Norwich City's 5-1 drubbing in Manchester at the weekend provided an extremely rare experience for manager Paul Lambert – a heavy league defeat.

Bad days at the office have been almost non-existent for the City boss since he took charge at Carrow Road during the early stages of the 2009-10 League One campaign, with poor cup performances providing most of the bad days.

Indeed Saturday's heavy reverse at the hands of Roberto Mancini's expensively assembled Manchester City side was only the second time in 103 fixtures that a Lambert Norwich team had lost a league fixture by more than two goals.

The Canaries were beaten 3-0 at Swansea during the latter stages of last season's triumphant Championship campaign – but City's remaining 19 league defeats under their current boss have all been by two goals or less.

A one-sided Norwich game of any variety has been something of rarity under Lambert, especially since promotion from League One in 2010.

At a lower level big City wins were relatively commonplace – they won nine games by three goals or more on their way to the title, including emphatic home successes against Leyton Orient (4-0) and Bristol Rovers (5-1) and a 5-0 away drubbing of Lambert's former club Colchester.

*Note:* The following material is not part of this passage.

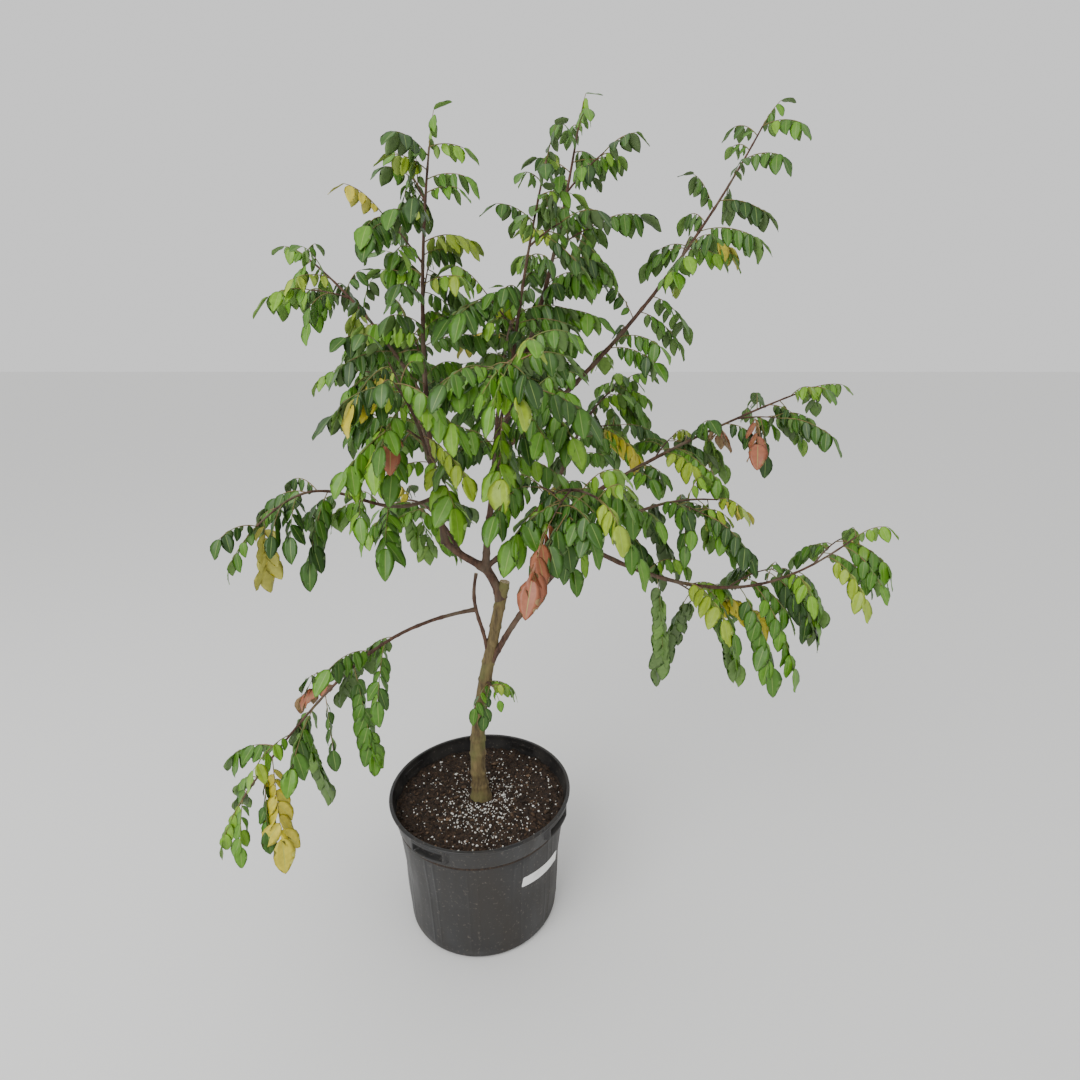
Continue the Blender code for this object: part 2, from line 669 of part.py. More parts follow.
def grow(part):
    """The mass's twigs and leaf stalks by the seeded rule.

    Nodes follow the stem at even steps and turn by the golden angle.  A few carry
    a twig, with three leaves of its own, and the rest a leaf.  Each leaf is the
    number of its twig, or -1 on the stem, and the line of its stalk.
    """
    rng = random.Random(part.seed)
    stem = stem_points(BY_NAME[part.limb], STEM_POINTS)
    length = np.linalg.norm(np.diff(stem, axis=0), axis=1).sum()
    count = max(2, round(length / part.step))
    twig_nodes = [round((order + 0.6) * 0.8 * count / part.twigs) for order in range(part.twigs)]
    turn = rng.uniform(0, 2 * math.pi)
    twigs = []
    leaves = []
    for index in range(count):
        share = (index + 0.75) / (count + 0.2)
        place = min(int(share * STEM_POINTS), STEM_POINTS - 2)
        tangent = unit(stem[place + 1] - stem[place])
        turn += math.radians(GOLDEN_ANGLE + rng.uniform(-TURN_SPREAD, TURN_SPREAD))
        direction = side_direction(tangent, turn, LEAF_FORWARD)
        youth = max(0.0, share - 0.6) / 0.4
        stalk = part.leaf * rng.uniform(0.85, 1.15) * (1.0 - 0.35 * youth)
        if index not in twig_nodes:
            leaves.append((-1, drooping(stem[place], direction, stalk, part.droop)))
            continue
        size = part.twig * (1.1 - 0.5 * share) * rng.uniform(0.85, 1.1)
        direction = side_direction(tangent, turn, TWIG_FORWARD)
        twig = drooping(stem[place], direction, size, TWIG_DROOP * part.droop)
        for order, at in enumerate(TWIG_NODES):
            along = unit(twig[at] - twig[at - 1])
            leaf_turn = turn + math.pi * order + rng.uniform(-0.4, 0.4)
            heading = side_direction(along, leaf_turn, LEAF_FORWARD)
            if at == STALK_POINTS - 1:
                heading = unit(along + 0.2 * UP)
            size = stalk * rng.uniform(0.75, 1.0)
            leaves.append((len(twigs), drooping(twig[at], heading, size, part.droop)))
        twigs.append(twig)
    tangent = unit(stem[-1] - stem[-2])
    leaves.append((-1, drooping(stem[-1], tangent, 0.6 * part.leaf, 0.6 * part.droop)))
    return twigs, leaves


@dataclass
class Blade:
    """A flat leaf: its root, the direction it hangs in, and the one across it."""
    root: np.ndarray
    axis: np.ndarray
    across: np.ndarray
    length: float

    @property
    def width(self):
        """Width at the widest part."""
        return BLADE_WIDTH_SHARE * self.length

    def outline(self):
        """Its corners, its middle and the middles of its edges."""
        middle = self.root + BLADE_WIDEST * self.length * self.axis
        corners = np.array([self.root, middle + 0.5 * self.width * self.across,
                            self.root + self.length * self.axis,
                            middle - 0.5 * self.width * self.across])
        return np.vstack([corners, (corners + np.roll(corners, -1, axis=0)) / 2, middle])

    def mesh(self):
        """Eight faces: an octahedron drawn out, thickest where it is widest."""
        normal = np.cross(self.axis, self.across)
        edit = bmesh.new()
        made = bmesh.ops.create_uvsphere(edit, u_segments=4, v_segments=2, radius=1.0)
        for vert in made["verts"]:
            along = {1: 1.0, 0: BLADE_WIDEST, -1: 0.0}[round(vert.co.z)]
            vert.co = Vector(self.root + along * self.length * self.axis
                             + 0.5 * vert.co.x * self.width * self.across
                             + 0.5 * vert.co.y * BLADE_THICKNESS * normal)
        bmesh.ops.recalc_face_normals(edit, faces=edit.faces)
        mesh = bpy.data.meshes.new("blade")
        edit.to_mesh(mesh)
        edit.free()
        return mesh


def leaf_blades(stalk, leaf, hand, seed):
    """The blade that hangs under a stalk, on its left or right, and the one at its tip."""
    rng = random.Random(seed)
    tangent = unit(stalk[SIDE_BLADE_AT] - stalk[SIDE_BLADE_AT - 1])
    side = unit(np.cross(tangent, UP))
    spread = hand * math.radians(rng.uniform(22, 42))
    axis = unit(side * math.sin(spread) - UP * math.cos(spread) + rng.uniform(0.2, 0.5) * tangent)
    across = unit(tangent - (tangent @ axis) * axis)
    root = stalk[SIDE_BLADE_AT] - BLADE_SUNK * axis
    hung = Blade(root, axis, across, SIDE_BLADE_SHARE * leaf * rng.uniform(0.88, 1.12))
    tangent = unit(stalk[-1] - stalk[-2])
    side = unit(np.cross(tangent, UP))
    axis = unit(tangent - rng.uniform(0.5, 0.9) * UP)
    across = side + rng.uniform(-0.5, 0.5) * UP
    across = unit(across - (across @ axis) * axis)
    root = stalk[-1] - 2 * BLADE_SUNK * tangent
    return [hung, Blade(root, axis, across, END_BLADE_SHARE * leaf * rng.uniform(0.88, 1.12))]


def fitted_leaf(part, space, stalk, hand, seed):
    """A leaf's stalk and blades at the first size that keeps to the mass's space."""
    for size in LEAF_SIZES:
        line = stalk[0] + size * (stalk - stalk[0])
        if not space.in_cell(part.limb, line[1:]) or not space.rod_is_clear(line[2:], STALK_RADIUS):
            continue
        kept = [blade for blade in leaf_blades(line, size * part.leaf, hand, seed)
                if space.in_cell(part.limb, blade.outline()) and space.blade_is_clear(blade)]
        if len(kept) == 2:
            return line, kept
    return None, []


def mass_pieces(part, space):
    """Meshes of the twigs, stalks and blades that keep to the mass's own space."""
    twigs, leaves = grow(part)
    pieces = []
    kept_twigs = []
    for twig in twigs:
        kept = space.in_cell(part.limb, twig[1:]) and space.rod_is_clear(twig[1:], TWIG_RADII[0])
        kept_twigs.append(kept)
        if kept:
            pieces.append(tube_mesh("twig", twig[RINGS], TWIG_RADII, TWIG_SIDES))
    for index, (host, stalk) in enumerate(leaves):
        if host >= 0 and not kept_twigs[host]:
            continue
        hand = 1 if index % 2 else -1
        line, blades = fitted_leaf(part, space, stalk, hand, BLADE_SEED * part.seed + index)
        if blades:
            radii = [STALK_RADIUS] * len(RINGS)
            pieces.append(tube_mesh("stalk", line[RINGS], radii, TWIG_SIDES))
            pieces += [blade.mesh() for blade in blades]
    return pieces


def build_mass(part, group, space, trunk_sleeve, finish):
    """One mass: its stem joined with everything that branches from it."""
    limb = BY_NAME[part.limb]
    shares = limb_shares(limb, limb.bare, 1.0, STEM_STEP)
    points = limb_line(limb, shares)
    radii = limb_radii(limb, shares)
    if limb.bare > 0.0:
        bough = limb_line(limb, limb_shares(limb, 0.0, limb.bare, BOUGH_STEP))
        outward = unit(bough[-1] - bough[-2])
        square_end = [bough[-1] + reach * outward for reach in (GAP, SEAT)]
        points = np.vstack([square_end, points[1:]])
        radii = np.insert(radii, 0, radii[0])
    name = "foliage_" + part.limb
    mesh = tube_mesh(name, points, radii, STEM_SIDES)
    item = add_object(name, mesh, group, finish)
    growth = collection("growth")
    for piece in mass_pieces(part, space):
        add_object("piece", piece, growth)
    join = item.modifiers.new("join", "BOOLEAN")
    join.operation = "UNION"
    join.solver = "EXACT"
    join.operand_type = "COLLECTION"
    join.collection = growth
    bake(item)
    for piece in list(growth.objects):
        bpy.data.objects.remove(piece)
    bpy.data.collections.remove(growth)
    if limb.bare == 0.0:
        boolean(item, trunk_sleeve, "DIFFERENCE")
    keep_largest(item.data)
    item.data.materials.clear()
    item.data.materials.append(finish)
    return item


def build():
    """The whole plant in its pot."""
    clear_scene()
    tree = collection("potted_star_fruit_tree")
    cutters = collection("cutters")
    build_pot(tree, cutters)
    build_soil(tree)
    build_label(tree)
    trunk_sleeve = build_limbs(tree, cutters)
    leaf_green = material("leaf_green", (0.12, 0.27, 0.02), 0.45)
    space = Space()
    for part in FOLIAGE:
        build_mass(part, tree, space, trunk_sleeve, leaf_green)
    for item in list(cutters.objects):
        bpy.data.objects.remove(item)
    bpy.data.collections.remove(cutters)


build()
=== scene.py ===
"""A young star fruit tree in a round black nursery pot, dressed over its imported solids.

Metres, +Z up.  The origin is the centre of the pot's underside and the front faces -Y.
"""

import json
import math
import random
from dataclasses import dataclass

import bpy
import numpy as np
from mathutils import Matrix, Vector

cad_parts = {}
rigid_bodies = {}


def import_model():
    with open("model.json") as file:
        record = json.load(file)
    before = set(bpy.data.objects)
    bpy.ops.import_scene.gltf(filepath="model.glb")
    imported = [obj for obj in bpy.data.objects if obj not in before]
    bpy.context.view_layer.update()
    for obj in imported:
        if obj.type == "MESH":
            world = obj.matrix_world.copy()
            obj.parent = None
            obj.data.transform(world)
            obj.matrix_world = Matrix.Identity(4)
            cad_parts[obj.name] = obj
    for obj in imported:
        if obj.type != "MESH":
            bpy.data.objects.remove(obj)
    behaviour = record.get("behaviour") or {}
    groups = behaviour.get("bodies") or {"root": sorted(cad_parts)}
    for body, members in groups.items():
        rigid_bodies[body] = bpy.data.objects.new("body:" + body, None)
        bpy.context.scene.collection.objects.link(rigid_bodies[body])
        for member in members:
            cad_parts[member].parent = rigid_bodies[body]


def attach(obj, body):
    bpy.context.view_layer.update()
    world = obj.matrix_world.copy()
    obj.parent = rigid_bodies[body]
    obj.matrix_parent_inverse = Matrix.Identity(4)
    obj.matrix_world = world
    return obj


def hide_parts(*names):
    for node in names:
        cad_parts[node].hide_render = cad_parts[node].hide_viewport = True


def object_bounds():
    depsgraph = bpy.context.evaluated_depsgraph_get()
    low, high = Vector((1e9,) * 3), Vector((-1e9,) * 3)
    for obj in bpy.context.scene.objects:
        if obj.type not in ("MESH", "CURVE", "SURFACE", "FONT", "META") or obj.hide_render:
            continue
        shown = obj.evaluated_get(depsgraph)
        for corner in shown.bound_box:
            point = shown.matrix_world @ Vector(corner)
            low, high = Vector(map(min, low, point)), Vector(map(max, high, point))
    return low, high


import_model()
cad_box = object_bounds()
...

But since their elevation to the Championship City have won only four league games by a margin of two goals or more – at home and away against Ipswich Town (4-1 and 5-1), at home to Scunthorpe (6-0) and away to Bristol City (3-0).

The remaining 23 victories in the Championship and Barclays Premier League have come in tight affairs, with no fewer than 18 of the games being settled by a single goal margin.

The evidence suggests Lambert's teams are extremely good at coming through keenly contested encounters with all three points – a quality which should stand them in good stead as they tackle the challenging fixtures that lie ahead in the top flight.